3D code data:
-*-*-
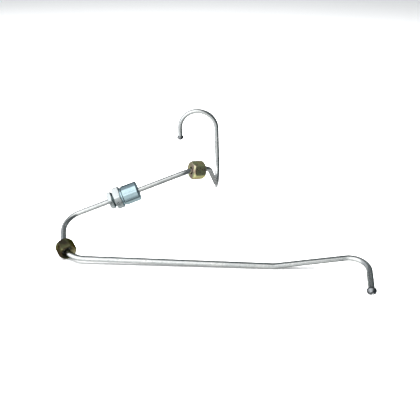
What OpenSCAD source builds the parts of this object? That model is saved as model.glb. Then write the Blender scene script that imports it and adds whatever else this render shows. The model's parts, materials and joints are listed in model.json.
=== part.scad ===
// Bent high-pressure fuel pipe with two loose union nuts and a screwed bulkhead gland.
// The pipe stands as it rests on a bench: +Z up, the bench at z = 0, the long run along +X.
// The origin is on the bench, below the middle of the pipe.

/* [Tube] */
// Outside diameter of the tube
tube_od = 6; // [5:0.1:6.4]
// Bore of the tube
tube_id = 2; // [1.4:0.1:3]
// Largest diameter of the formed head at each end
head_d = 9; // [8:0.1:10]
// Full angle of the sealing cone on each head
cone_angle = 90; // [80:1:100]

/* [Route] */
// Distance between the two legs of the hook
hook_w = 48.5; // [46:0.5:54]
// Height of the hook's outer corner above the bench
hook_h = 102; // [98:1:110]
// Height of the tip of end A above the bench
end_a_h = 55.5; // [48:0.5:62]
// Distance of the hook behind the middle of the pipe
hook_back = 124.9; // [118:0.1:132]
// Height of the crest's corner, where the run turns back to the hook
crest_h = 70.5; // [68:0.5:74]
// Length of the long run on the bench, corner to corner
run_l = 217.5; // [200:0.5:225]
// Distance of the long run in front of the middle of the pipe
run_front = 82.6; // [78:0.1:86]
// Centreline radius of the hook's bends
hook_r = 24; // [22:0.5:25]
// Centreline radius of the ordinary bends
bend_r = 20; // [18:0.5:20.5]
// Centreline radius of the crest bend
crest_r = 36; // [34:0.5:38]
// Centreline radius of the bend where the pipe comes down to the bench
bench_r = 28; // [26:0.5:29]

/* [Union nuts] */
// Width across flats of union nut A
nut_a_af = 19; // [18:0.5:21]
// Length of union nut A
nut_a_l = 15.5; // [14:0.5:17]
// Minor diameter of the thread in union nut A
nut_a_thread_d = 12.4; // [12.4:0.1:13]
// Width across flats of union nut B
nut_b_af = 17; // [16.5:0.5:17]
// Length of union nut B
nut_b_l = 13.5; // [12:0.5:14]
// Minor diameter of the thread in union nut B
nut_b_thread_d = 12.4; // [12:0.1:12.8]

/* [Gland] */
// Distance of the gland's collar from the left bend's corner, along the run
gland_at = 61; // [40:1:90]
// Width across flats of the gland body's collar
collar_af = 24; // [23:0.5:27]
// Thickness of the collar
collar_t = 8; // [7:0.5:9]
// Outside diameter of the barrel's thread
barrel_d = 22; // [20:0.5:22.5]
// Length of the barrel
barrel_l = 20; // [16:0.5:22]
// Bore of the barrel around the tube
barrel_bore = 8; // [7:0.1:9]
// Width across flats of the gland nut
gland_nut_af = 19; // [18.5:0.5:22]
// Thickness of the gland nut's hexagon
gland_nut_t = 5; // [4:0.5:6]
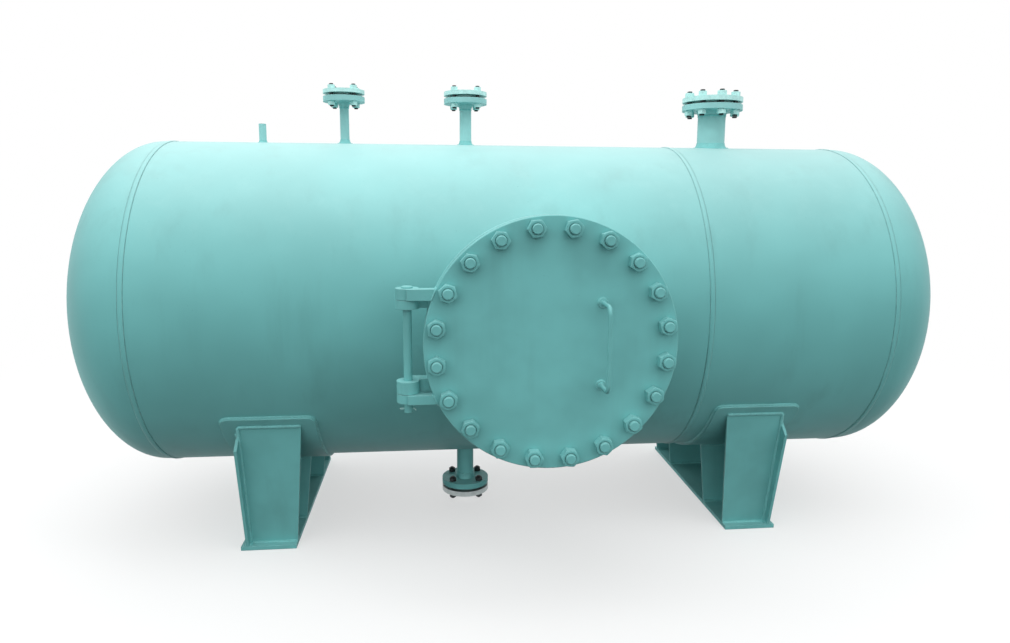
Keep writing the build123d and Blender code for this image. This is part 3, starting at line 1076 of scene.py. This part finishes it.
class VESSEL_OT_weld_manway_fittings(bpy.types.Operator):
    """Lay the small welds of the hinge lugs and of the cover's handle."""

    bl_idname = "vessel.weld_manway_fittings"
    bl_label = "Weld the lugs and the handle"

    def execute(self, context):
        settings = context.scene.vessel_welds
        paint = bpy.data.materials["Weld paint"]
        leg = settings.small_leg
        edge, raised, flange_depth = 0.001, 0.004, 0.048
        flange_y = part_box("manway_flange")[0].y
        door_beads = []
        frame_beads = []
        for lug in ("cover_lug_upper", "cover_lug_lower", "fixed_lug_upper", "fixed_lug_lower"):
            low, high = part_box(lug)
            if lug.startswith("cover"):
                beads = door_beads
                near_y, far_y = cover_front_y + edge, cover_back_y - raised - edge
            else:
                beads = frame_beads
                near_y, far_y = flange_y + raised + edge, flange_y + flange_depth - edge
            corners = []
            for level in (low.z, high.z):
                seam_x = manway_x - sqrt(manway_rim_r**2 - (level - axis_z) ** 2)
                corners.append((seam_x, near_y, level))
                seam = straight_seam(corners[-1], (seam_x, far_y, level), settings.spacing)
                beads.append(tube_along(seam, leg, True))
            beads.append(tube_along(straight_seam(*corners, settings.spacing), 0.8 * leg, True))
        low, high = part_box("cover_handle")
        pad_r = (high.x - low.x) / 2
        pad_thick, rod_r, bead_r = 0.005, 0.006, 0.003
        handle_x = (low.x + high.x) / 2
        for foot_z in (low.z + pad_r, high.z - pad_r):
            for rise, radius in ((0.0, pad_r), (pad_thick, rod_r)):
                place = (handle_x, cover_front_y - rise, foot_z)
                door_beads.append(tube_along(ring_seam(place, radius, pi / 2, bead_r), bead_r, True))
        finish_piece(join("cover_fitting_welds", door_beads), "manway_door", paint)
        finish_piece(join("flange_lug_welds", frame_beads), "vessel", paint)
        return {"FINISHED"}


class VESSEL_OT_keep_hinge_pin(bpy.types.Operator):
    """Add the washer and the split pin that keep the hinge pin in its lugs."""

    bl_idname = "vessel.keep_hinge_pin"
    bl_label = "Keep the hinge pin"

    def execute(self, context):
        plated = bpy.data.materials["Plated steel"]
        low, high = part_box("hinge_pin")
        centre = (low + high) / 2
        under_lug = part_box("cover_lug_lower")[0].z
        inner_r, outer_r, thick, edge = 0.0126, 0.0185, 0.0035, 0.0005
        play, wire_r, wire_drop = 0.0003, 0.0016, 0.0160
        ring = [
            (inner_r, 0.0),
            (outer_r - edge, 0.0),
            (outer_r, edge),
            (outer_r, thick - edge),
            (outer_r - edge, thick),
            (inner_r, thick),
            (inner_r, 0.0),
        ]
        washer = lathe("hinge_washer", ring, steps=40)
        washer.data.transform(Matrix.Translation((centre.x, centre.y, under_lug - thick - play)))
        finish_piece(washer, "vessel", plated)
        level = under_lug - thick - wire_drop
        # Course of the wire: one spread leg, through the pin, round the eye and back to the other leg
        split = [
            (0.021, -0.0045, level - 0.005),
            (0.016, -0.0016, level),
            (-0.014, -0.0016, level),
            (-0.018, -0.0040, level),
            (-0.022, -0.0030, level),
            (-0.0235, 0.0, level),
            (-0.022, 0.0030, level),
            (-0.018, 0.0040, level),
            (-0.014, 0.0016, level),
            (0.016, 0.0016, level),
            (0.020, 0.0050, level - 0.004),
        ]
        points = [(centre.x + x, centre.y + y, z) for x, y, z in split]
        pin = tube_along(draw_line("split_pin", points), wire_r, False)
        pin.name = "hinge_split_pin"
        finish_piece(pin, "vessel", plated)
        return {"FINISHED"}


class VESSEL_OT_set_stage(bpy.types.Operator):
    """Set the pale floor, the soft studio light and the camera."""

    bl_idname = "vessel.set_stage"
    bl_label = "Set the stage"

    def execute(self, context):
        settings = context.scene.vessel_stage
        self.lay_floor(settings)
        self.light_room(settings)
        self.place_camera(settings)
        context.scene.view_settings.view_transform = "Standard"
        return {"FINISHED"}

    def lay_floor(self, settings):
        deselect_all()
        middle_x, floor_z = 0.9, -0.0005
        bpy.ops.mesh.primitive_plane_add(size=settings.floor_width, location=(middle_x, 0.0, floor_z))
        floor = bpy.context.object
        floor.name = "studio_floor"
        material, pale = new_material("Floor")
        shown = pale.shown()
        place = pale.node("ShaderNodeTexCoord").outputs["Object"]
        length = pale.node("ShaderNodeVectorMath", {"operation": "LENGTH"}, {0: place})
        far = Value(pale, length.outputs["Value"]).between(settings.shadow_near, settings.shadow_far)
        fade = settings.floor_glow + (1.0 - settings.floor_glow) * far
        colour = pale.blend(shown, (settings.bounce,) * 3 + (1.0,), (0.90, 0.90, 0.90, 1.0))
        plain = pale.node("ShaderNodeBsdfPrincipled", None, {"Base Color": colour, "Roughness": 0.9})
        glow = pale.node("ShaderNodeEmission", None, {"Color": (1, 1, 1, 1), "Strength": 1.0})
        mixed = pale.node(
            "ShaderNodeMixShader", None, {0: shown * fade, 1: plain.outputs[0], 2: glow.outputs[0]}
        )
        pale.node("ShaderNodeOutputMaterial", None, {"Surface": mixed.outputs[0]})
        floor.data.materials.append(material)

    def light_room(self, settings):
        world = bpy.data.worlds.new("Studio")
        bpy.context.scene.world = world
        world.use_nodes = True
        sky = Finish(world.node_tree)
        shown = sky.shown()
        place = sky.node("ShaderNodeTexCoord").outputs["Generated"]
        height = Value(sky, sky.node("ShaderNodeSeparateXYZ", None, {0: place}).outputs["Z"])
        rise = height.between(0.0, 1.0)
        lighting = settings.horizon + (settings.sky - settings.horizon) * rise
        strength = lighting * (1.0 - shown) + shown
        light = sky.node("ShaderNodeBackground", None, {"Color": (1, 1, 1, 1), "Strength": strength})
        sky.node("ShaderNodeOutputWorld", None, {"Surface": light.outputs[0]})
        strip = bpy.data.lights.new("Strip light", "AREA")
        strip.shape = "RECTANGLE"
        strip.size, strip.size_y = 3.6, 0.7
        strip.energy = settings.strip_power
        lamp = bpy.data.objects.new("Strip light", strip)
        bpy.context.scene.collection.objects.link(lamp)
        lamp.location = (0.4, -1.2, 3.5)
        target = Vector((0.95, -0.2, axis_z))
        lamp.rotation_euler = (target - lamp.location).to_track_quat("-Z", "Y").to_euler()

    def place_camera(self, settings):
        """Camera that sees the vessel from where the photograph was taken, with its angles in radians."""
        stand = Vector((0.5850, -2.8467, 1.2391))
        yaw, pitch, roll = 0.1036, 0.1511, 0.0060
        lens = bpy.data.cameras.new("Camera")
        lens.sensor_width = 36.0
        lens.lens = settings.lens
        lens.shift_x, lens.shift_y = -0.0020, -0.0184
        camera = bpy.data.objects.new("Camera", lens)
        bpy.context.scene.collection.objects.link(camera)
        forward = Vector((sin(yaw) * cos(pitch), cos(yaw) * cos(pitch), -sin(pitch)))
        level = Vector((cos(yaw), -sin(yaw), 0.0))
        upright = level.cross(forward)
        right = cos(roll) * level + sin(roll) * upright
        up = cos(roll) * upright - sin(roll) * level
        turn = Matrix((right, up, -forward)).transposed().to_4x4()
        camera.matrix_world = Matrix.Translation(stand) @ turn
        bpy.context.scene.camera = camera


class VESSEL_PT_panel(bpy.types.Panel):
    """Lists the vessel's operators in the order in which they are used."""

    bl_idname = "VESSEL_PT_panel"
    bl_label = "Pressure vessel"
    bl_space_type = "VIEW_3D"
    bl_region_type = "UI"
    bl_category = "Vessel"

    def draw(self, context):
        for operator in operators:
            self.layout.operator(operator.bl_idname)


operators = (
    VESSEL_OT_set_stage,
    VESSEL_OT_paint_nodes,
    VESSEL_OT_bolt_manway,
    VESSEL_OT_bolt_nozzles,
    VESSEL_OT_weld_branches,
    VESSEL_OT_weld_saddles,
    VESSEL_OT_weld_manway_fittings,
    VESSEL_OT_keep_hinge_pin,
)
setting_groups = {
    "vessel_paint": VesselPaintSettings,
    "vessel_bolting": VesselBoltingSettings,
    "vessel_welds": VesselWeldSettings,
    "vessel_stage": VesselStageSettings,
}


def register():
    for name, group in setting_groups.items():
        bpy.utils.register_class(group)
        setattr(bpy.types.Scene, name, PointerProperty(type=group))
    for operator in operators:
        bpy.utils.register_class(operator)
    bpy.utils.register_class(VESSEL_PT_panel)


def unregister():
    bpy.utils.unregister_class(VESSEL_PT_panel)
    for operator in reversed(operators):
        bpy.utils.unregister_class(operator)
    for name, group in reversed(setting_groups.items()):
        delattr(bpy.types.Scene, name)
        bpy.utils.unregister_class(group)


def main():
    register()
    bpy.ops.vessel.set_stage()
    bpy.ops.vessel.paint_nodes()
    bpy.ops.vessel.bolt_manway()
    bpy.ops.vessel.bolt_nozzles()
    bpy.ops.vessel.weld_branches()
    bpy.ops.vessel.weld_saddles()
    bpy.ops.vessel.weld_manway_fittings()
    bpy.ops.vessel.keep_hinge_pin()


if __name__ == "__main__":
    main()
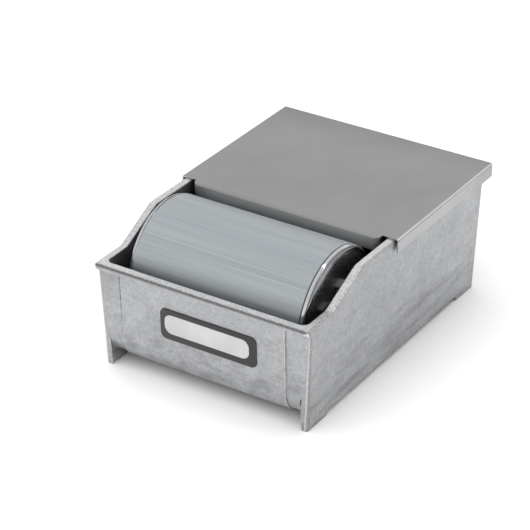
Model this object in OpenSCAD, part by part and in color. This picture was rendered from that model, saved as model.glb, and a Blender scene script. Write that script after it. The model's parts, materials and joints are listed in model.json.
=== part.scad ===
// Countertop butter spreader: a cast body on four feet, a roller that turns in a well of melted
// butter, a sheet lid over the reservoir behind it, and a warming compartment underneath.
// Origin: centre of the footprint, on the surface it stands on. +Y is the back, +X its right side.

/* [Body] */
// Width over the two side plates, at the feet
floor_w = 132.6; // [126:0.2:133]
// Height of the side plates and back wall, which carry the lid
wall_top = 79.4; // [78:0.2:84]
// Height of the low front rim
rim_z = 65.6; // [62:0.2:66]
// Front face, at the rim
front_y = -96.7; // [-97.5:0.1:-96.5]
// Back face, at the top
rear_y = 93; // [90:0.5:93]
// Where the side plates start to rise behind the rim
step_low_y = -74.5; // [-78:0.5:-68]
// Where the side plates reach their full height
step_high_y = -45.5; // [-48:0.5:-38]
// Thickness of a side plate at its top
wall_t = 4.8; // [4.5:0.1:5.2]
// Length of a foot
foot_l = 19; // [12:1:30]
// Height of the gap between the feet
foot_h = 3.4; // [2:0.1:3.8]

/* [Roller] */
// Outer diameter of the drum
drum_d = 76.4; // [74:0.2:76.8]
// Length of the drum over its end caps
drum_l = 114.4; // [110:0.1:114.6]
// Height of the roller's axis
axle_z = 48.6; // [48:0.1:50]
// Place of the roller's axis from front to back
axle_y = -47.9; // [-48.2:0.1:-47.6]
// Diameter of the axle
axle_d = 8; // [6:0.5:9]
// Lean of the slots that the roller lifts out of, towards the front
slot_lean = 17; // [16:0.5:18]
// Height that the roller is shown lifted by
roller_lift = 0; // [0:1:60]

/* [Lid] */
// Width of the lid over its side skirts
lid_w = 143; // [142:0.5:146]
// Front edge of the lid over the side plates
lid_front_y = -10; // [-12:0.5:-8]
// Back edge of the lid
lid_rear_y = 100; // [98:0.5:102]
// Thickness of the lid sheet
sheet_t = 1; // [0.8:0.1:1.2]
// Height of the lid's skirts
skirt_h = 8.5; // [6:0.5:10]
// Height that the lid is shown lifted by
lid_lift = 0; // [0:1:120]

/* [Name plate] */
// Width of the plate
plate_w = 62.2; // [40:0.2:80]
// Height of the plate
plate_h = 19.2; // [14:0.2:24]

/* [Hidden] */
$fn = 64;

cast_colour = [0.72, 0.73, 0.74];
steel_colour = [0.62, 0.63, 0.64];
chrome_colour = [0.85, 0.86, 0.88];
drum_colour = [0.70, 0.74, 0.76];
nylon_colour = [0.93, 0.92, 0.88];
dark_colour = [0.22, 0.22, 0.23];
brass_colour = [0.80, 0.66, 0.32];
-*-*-
What to work on:
Transcribe exactly, and only, the lines beginning at the line containing "Keep writing the" and ending at the line containing "the lugs and", both inclusive.

Response to this exercise:
Keep writing the build123d and Blender code for this image. This is part 3, starting at line 1076 of scene.py. This part finishes it.
class VESSEL_OT_weld_manway_fittings(bpy.types.Operator):
    """Lay the small welds of the hinge lugs and of the cover's handle."""

    bl_idname = "vessel.weld_manway_fittings"
    bl_label = "Weld the lugs and the handle"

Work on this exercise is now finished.